Diversified Gas & Oil PLC (LON:DGOC) is not focused on single big risk, big reward drilling projects
Its business is about building a US portfolio made up of thousands of already existing wells
The wells are relatively simple, mature and located in developed regions in the US
No one well is prolific and all are some way down the decline curve, albeit they are still said to have long operating lifespans
Production in June was 90,200 barrels per day equivalent
It operates 12,000 miles of gas gathering and transporting pipelines across the Appalachian Basin
Prospective dividend yield more than 10% on broker Mirabaud's forecasts
How is it doing?
In 2018, DGOC acquired assets from APC, CNX, EQT Corporation and Core Appalachia for an aggregate cost of US$938mln, supported by US$492mln of equity-based funding and a US$1bn credit facility.
In 2019, it acquired EdgeMarc Energy Holdings, comprising twelve Utica gas wells and related facilities, for US$48mln, plus US$1.6mln for its natural gas financial hedge portfolio.
It also purchased two separate gas gathering systems in Pennsylvania and West Virginia for a total value of US$7.7mln, gaining 1,700 miles of low-pressure wet and dry gas gathering pipelines.
In October, DGOC extended its definitive asset retirement agreement with the Commonwealth of Kentucky, adding a further five years to the term. It means that the company will address at least 50 gas and oil wells per year – by either returning them to production or plugging them.
“The deal represents another incremental step forward in defining DGOC’s long term asset retirement commitments and shows a willingness by the regulator to work proactively with the company,” said broker Mirabaud.
In September, the AIM-listed firm announced plans to move from the small caps to the premium segment of London’s main market after the publication of its full-year results for this year, to be released during the first quarter of 2020.
As part of the preparations for the main market, the company has completed a tender process to sign-up with a ‘big four’ accounting and auditing firms, for the fiscal year to end 31 December 2020.
HG Energy deal
April saw the latest deal off the rank as DGOC completed a US$400mln acquisition of assets from HG Energy II Appalacia LLC, delivering some 107 producing wells to the company’s portfolio.
That transaction grows daily production by around 30% to over 90,000 barrels of oil equivalent per day.
The deal was paid for via a draw-down of existing financing facilities and a placing of 151.5mln new shares at 117p each to raise £170.5mln (US$225mln) net.

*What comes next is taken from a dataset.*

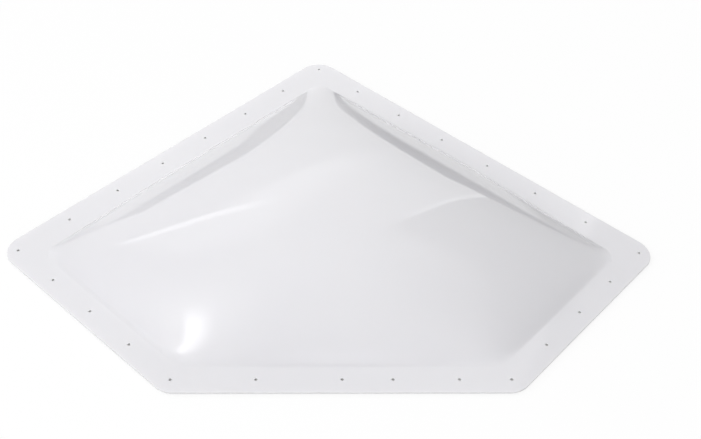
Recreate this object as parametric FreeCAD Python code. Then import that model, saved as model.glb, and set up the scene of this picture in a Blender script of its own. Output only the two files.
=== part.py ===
import FreeCAD, Part
import math
import os

# A five-sided roof skylight for a corner shower: one formed sheet on five strips of sealing tape.
# Millimetres. +Z is up, the front edge faces -Y, and z = 0 is the underside of the sealing strips.
# Plan points are first set out from the middle of the line between the two side corners.

# Sheet
LONG_SIDE = 825.5             # each back edge, between sharp corners
SHORT_SIDE = 431.8            # each side edge, between sharp corners
CORNER_RADIUS = 41.0
SHEET_THICKNESS = 3.2
FLANGE_WIDTH = 49.0           # outer edge to the foot of the dome, at the sides and the front
BACK_FLANGE_WIDTH = 59.0
FOOT_CORNER_RADIUS = 30.0

# Dome
CROWN_HEIGHT = 100.0          # top of the flange to the top of the dome
FOOT_RADIUS = 12.0            # width over which the flange turns up, at the sides and the front
BACK_FOOT_RADIUS = 2.0        # the back edges of the dome start at a crease
SOFT_HEIGHT = 10.0            # smaller values give steeper edges and a flatter crown
BACK_REACH = 1750.0           # how far in from the foot a back edge still holds the sheet down
SIDE_REACH = 300.0
FRONT_REACH = 410.0
LEAN_SHARE = 0.6              # how far the crown sits towards the front
SIDE_FALL_SHARE = 0.2         # how fast the dome falls off towards the side corners
CAP_SHARE = 0.04              # size of the level cap at the crown, as a share of the foot
POINTS_PER_SIDE = 10
POINTS_PER_CORNER = 6
RING_COUNT = 20
RING_CROWDING = 2.0           # above 1 draws the rings together at the foot

# Screw holes
HOLE_DIAMETER = 4.8
HOLE_INSET = 25.4             # outer edge to the line of holes
BACK_ROW_COUNT = 7            # steps from one corner hole to the next
SIDE_ROW_COUNT = 4
FRONT_HOLES_X = (-135.0, 0.0, 80.0, 185.0)

# Sealing strips
SEAL_THICKNESS = 3.0
SEAL_WIDTH = 25.0
SEAL_SETBACK = 14.0           # outer edge of the sheet to the strip

CUBIC = 3
HALF_WIDTH = LONG_SIDE / math.sqrt(2)
SHEET_TOP = SEAL_THICKNESS + SHEET_THICKNESS

# Each edge: the direction that it faces, in degrees, its distance from the plan origin, its reach,
# the width of its flange and the radius of its foot.
FRONT_DISTANCE = SHORT_SIDE / math.sqrt(2)
EDGES = {
    "back_right": (45.0, LONG_SIDE / 2, BACK_REACH, BACK_FLANGE_WIDTH, BACK_FOOT_RADIUS),
    "back_left": (135.0, LONG_SIDE / 2, BACK_REACH, BACK_FLANGE_WIDTH, BACK_FOOT_RADIUS),
    "side_left": (225.0, LONG_SIDE / 2, SIDE_REACH, FLANGE_WIDTH, FOOT_RADIUS),
    "front": (270.0, FRONT_DISTANCE, FRONT_REACH, FLANGE_WIDTH, FOOT_RADIUS),
    "side_right": (315.0, LONG_SIDE / 2, SIDE_REACH, FLANGE_WIDTH, FOOT_RADIUS),
}
EDGE_NAMES = list(EDGES)


def facing(edge):
    """Unit vector that an edge faces."""
    angle = math.radians(EDGES[edge][0])
    return FreeCAD.Vector(math.cos(angle), math.sin(angle), 0)


def next_edge(edge):
    """The neighbour of an edge, going round anticlockwise."""
    return EDGE_NAMES[(EDGE_NAMES.index(edge) + 1) % len(EDGE_NAMES)]


def line_distance(edge, inset, at_foot):
    """Distance from the plan origin to an edge, or to its foot of the dome, moved in by inset."""
    _, distance, _, flange, _ = EDGES[edge]
    if at_foot:
        distance -= flange
    return distance - inset


def corner_point(edge, inset, at_foot=False):
    """Where an edge meets the next one, or foot meets foot, with both moved in by inset."""
    a = facing(edge)
    b = facing(next_edge(edge))
    reach_a = line_distance(edge, inset, at_foot)
    reach_b = line_distance(next_edge(edge), inset, at_foot)
    cross = a.x * b.y - a.y * b.x
    x = (reach_a * b.y - reach_b * a.y) / cross
    y = (reach_b * a.x - reach_a * b.x) / cross
    return FreeCAD.Vector(x, y, 0)


def corner_arc(edge, inset, radius, share, at_foot=False):
    """Point on the rounded corner after an edge, from share 0 at its start to 1 at its end."""
    centre = corner_point(edge, inset + radius, at_foot)
    start = math.radians(EDGES[edge][0])
    turn = facing(edge).getAngle(facing(next_edge(edge)))
    angle = start + share * turn
    return centre + FreeCAD.Vector(math.cos(angle), math.sin(angle), 0) * radius


def rounded_outline(inset, radius, z):
    """Closed wire of the five edges, moved in by inset, with rounded corners."""
    parts = []
    for edge in EDGE_NAMES:
        start = corner_arc(edge, inset, radius, 0.0)
        middle = corner_arc(edge, inset, radius, 0.5)
        end = corner_arc(edge, inset, radius, 1.0)
        following = corner_arc(next_edge(edge), inset, radius, 0.0)
        parts.append(Part.Arc(start, middle, end).toShape())
        parts.append(Part.LineSegment(end, following).toShape())
    wire = Part.Wire(parts)
    wire.translate(FreeCAD.Vector(0, 0, z))
    return wire


def foot_points():
    """Plan points round the foot of the dome, closer together in its corners."""
    points = []
    for edge in EDGE_NAMES:
        for i in range(POINTS_PER_CORNER):
            share = i / POINTS_PER_CORNER
            points.append(corner_arc(edge, 0.0, FOOT_CORNER_RADIUS, share, at_foot=True))
        start = corner_arc(edge, 0.0, FOOT_CORNER_RADIUS, 1.0, at_foot=True)
        end = corner_arc(next_edge(edge), 0.0, FOOT_CORNER_RADIUS, 0.0, at_foot=True)
        for i in range(POINTS_PER_SIDE):
            points.append(start + (end - start) * (i / POINTS_PER_SIDE))
    return points


def swell(x, y):
    """How freely the blown sheet can rise: one factor per foot edge, from 0 there towards 1."""
    product = 1.0
    for edge, (_, distance, reach, flange, radius) in EDGES.items():
        way = facing(edge)
        room = max(distance - flange - way.x * x - way.y * y, 0.0)
        eased = math.hypot(room, radius) - radius
        product *= 1 - math.exp(-eased / reach)
    across = x / HALF_WIDTH
    along = y / HALF_WIDTH
    return product * (1 - LEAN_SHARE * along - SIDE_FALL_SHARE * across ** 2)


def find_crown():
    """Plan y of the highest point, and the swell there."""
    steps = 500
    span = HALF_WIDTH + FRONT_DISTANCE
    heights = [(swell(0, -FRONT_DISTANCE + span * i / steps), i) for i in range(steps)]
    peak, i = max(heights)
    return -FRONT_DISTANCE + span * i / steps, peak


CROWN_Y, PEAK_SWELL = find_crown()


def rise(x, y):
    """Height of the dome above the flange: the square root of the swell, eased at the foot."""
    share = max(swell(x, y), 0.0) / PEAK_SWELL
    full = CROWN_HEIGHT * (CROWN_HEIGHT + 2 * SOFT_HEIGHT)
    return math.sqrt(SOFT_HEIGHT ** 2 + full * share) - SOFT_HEIGHT


def wall_drop(x, y):
    """Vertical distance between the two faces of the sheet where it slopes."""
    step = 1.0
    slope_x = (rise(x + step, y) - rise(x - step, y)) / (2 * step)
    slope_y = (rise(x, y + step) - rise(x, y - step)) / (2 * step)
    return SHEET_THICKNESS * math.sqrt(1 + slope_x ** 2 + slope_y ** 2)


def dome_surface(under):
    """Smooth surface from the foot of the dome to the cap: its top face, or its underside."""
    crown = FreeCAD.Vector(0, CROWN_Y, 0)
    level = SEAL_THICKNESS if under else SHEET_TOP
    rings = []
    for i in range(RING_COUNT):
        share = 1 - (1 - CAP_SHARE) * (i / (RING_COUNT - 1)) ** RING_CROWDING
        ring = []
        for foot in foot_points():
            point = crown + (foot - crown) * share
            z = level + rise(point.x, point.y)
            if under:
                z += SHEET_THICKNESS - wall_drop(point.x, point.y)
            if i < 2:
                z = level
            if i == RING_COUNT - 1:
                z = level + CROWN_HEIGHT
            ring.append(FreeCAD.Vector(point.x, point.y, z))
        rings.append(ring)
    around = len(rings[0])
    poles = [[ring[j] for ring in rings] for j in range(around)]
    surface = Part.BSplineSurface()
    surface.buildFromPolesMultsKnots(
        poles,
        [1] * (around + 1),
        [CUBIC + 1] + [1] * (RING_COUNT - CUBIC - 1) + [CUBIC + 1],
        list(range(around + 1)),
        list(range(RING_COUNT - CUBIC + 1)),
        True,
        False,
        CUBIC,
        CUBIC,
    )
    return surface


def sheet_face(under):
    """Flange, dome and cap faces of one side of the sheet."""
    surface = dome_surface(under)
    foot = Part.Wire(surface.vIso(0).toShape())
    cap_edge = Part.Wire(surface.vIso(RING_COUNT - CUBIC).toShape())
    level = SEAL_THICKNESS if under else SHEET_TOP
    outline = rounded_outline(0, CORNER_RADIUS, level)
    flange = Part.makeFace([outline, foot], "Part::FaceMakerBullseye")
    return [flange, surface.toShape(), Part.Face(cap_edge)]


def hole_points():
    """Plan points of the screw holes: one in each corner, rows between them, and the front row."""
    row_counts = {"back": BACK_ROW_COUNT, "side": SIDE_ROW_COUNT, "front": 1}
    points = []
    for edge in EDGE_NAMES:
        start = corner_point(edge, HOLE_INSET)
        end = corner_point(next_edge(edge), HOLE_INSET)
        count = row_counts[next_edge(edge).split("_")[0]]
        for i in range(count):
            points.append(start + (end - start) * (i / count))
    for x in FRONT_HOLES_X:
        points.append(FreeCAD.Vector(x, HOLE_INSET - FRONT_DISTANCE, 0))
    return points


def make_outer_dome():
    """The formed sheet: flange and dome in one piece, drilled round its edge."""
    outline = rounded_outline(0, CORNER_RADIUS, SEAL_THICKNESS)
    rim = outline.extrude(FreeCAD.Vector(0, 0, SHEET_THICKNESS))
    faces = sheet_face(under=True) + sheet_face(under=False) + rim.Faces
    shell = Part.makeShell(faces)
    shell.sewShape()
    sheet = Part.makeSolid(shell)
    drills = []
    for point in hole_points():
        base = point + FreeCAD.Vector(0, 0, SEAL_THICKNESS - SHEET_THICKNESS)
        drills.append(Part.makeCylinder(HOLE_DIAMETER / 2, 3 * SHEET_THICKNESS, base))
    return sheet.cut(Part.makeCompound(drills))


def make_seal(edge):
    """Strip of sealing tape under one edge of the flange, mitred where it meets its neighbours."""
    before = EDGE_NAMES[EDGE_NAMES.index(edge) - 1]
    outer = SEAL_SETBACK
    inner = SEAL_SETBACK + SEAL_WIDTH
    corners = [
        corner_point(before, outer),
        corner_point(edge, outer),
        corner_point(edge, inner),
        corner_point(before, inner),
    ]
    plan = Part.Face(Part.makePolygon(corners + corners[:1]))
    return plan.extrude(FreeCAD.Vector(0, 0, SEAL_THICKNESS))


def export(name, shape):
    """Move the shape to the middle of the sheet's own box, and write its file."""
    apex = corner_arc("back_right", 0, CORNER_RADIUS, 0.5)
    shape.translate(FreeCAD.Vector(0, (FRONT_DISTANCE - apex.y) / 2, 0))
    shape.exportStep(os.path.join("parts", name + ".step"))
    box = shape.BoundBox
    print(f"{name}: valid {shape.isValid()}, solids {len(shape.Solids)}, volume {shape.Volume:.0f}")
    print(f"  x {box.XMin:.2f} {box.XMax:.2f}  y {box.YMin:.2f} {box.YMax:.2f}  z {box.ZMin:.2f} {box.ZMax:.2f}")


os.makedirs("parts", exist_ok=True)
export("outer_dome", make_outer_dome())
for edge_name in EDGE_NAMES:
    export("seal_" + edge_name, make_seal(edge_name))
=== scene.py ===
import math

import bmesh
import bpy
import numpy as np
from mathutils import Matrix, Vector, geometry


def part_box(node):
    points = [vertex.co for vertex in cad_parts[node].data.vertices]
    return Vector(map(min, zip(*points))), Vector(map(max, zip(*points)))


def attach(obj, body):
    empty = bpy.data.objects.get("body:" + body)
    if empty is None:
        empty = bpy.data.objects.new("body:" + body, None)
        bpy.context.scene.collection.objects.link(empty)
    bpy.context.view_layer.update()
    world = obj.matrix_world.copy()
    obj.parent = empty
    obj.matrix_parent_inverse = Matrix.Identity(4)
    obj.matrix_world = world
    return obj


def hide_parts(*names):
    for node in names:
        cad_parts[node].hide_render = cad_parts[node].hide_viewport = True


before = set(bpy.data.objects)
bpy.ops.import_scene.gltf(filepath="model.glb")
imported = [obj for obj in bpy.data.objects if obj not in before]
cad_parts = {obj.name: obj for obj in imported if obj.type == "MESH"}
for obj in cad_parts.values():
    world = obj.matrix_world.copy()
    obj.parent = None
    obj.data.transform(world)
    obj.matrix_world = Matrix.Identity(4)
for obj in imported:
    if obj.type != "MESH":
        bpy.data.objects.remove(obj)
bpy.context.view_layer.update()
INCH = 0.0254

# The sheet's plan, in metres. Plan points are set out from the middle of the line between the side
# corners, and moved to the frame's own middle when a mesh is made.
LONG_SIDE = 32.5 * INCH
SHORT_SIDE = 17 * INCH
CORNER_RADIUS = 0.041
FOOT_CORNER_RADIUS = 0.030
SHEET_THICKNESS = 0.0032
SHEET_LOW, SHEET_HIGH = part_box("outer_dome")
FLANGE_TOP = SHEET_LOW.z + SHEET_THICKNESS
CROWN_HEIGHT = SHEET_HIGH.z - FLANGE_TOP
HALF_WIDTH = LONG_SIDE / math.sqrt(2)
FRONT_DISTANCE = SHORT_SIDE / math.sqrt(2)
PLAN_SHIFT = SHEET_LOW.y + FRONT_DISTANCE

# The dome's form, as the solid has it
SOFT_HEIGHT = 0.010
LEAN_SHARE = 0.6
SIDE_FALL_SHARE = 0.2
CROWN_SEARCH_POINTS = 4001

# The five edges, anticlockwise from the right-hand back edge: where each faces, how far off it
# is, how far in it holds the sheet down, how wide its flange is, how gently the dome starts there,
# and how many steps its row of holes has
EDGE_ANGLES = np.radians([45.0, 135.0, 225.0, 270.0, 315.0])
EDGE_FACINGS = np.stack([np.cos(EDGE_ANGLES), np.sin(EDGE_ANGLES)], axis=1)
EDGE_DISTANCES = np.array([LONG_SIDE / 2] * 3 + [FRONT_DISTANCE, LONG_SIDE / 2])
EDGE_REACHES = np.array([1.75, 1.75, 0.30, 0.41, 0.30])
FLANGE_WIDTHS = np.array([0.059, 0.059, 0.049, 0.049, 0.049])
FOOT_RADII = np.array([0.002, 0.002, 0.012, 0.012, 0.012])
EDGE_COUNT = len(EDGE_ANGLES)
HOLE_STEPS = [7, 4, 1, 4, 7]
EDGE_NAMES = ["back_right", "back_left", "side_left", "front", "side_right"]

# Drilled holes
HOLE_RADIUS = 0.0024
HOLE_INSET = INCH
FRONT_HOLES_X = [-0.135, 0.0, 0.080, 0.185]
HOLE_CHAMFER = 0.00025
HOLE_FACETS = 28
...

HG brought 21,000 barrels daily of net production (100% gas) and US$96m of annual EBITDA (underlying profit), lifting the group's EBITDA run-rate to US$343mln.
What the boss said: Rusty Hutson, chief executive
"This is yet another transformative transaction consistent with our ambitious and proven growth strategy.
“With liquidity exceeding $330 million and a lower interest rate on borrowings, we can complete meaningful acquisitions without the need for additional share placings while simultaneously maintaining our commitment to low leverage with Net Debt-to-EBITDA of approximately 2x."
In April, Diversified Gas & Oil announced a maiden share buyback scheme of up to 54.3m shares representing some 7.8% of the company’s outstanding share cap.
The move is essentially a call on the relative merits of buying back stock versus using excess cash after dividends for further acquisitions, said broker Mirabaud.
On the assumption that the full campaign is executed, the broker's divided forecast dividend goes up to 17.4c./shr – from 16c/shr – implying a dividend yield of more than 10.5% at 126p.
Mirabaud expects more shale deals in Appalachia by DGOC.
“With the wider US shale industry increasingly focused on spending within cash flow and looking at ways to monetise non-core assets, this represents a huge opportunity set for a proven acquirer such as DGOC.”
Mirabaud adds that DGOC has no interest in retaining the undeveloped shale rights that sit amongst the producing wells and can establish itself as the “buyer of choice” among companies seeking to shed mature shale assets to raise drilling funds.
At 126p, the company is valued at £850mln.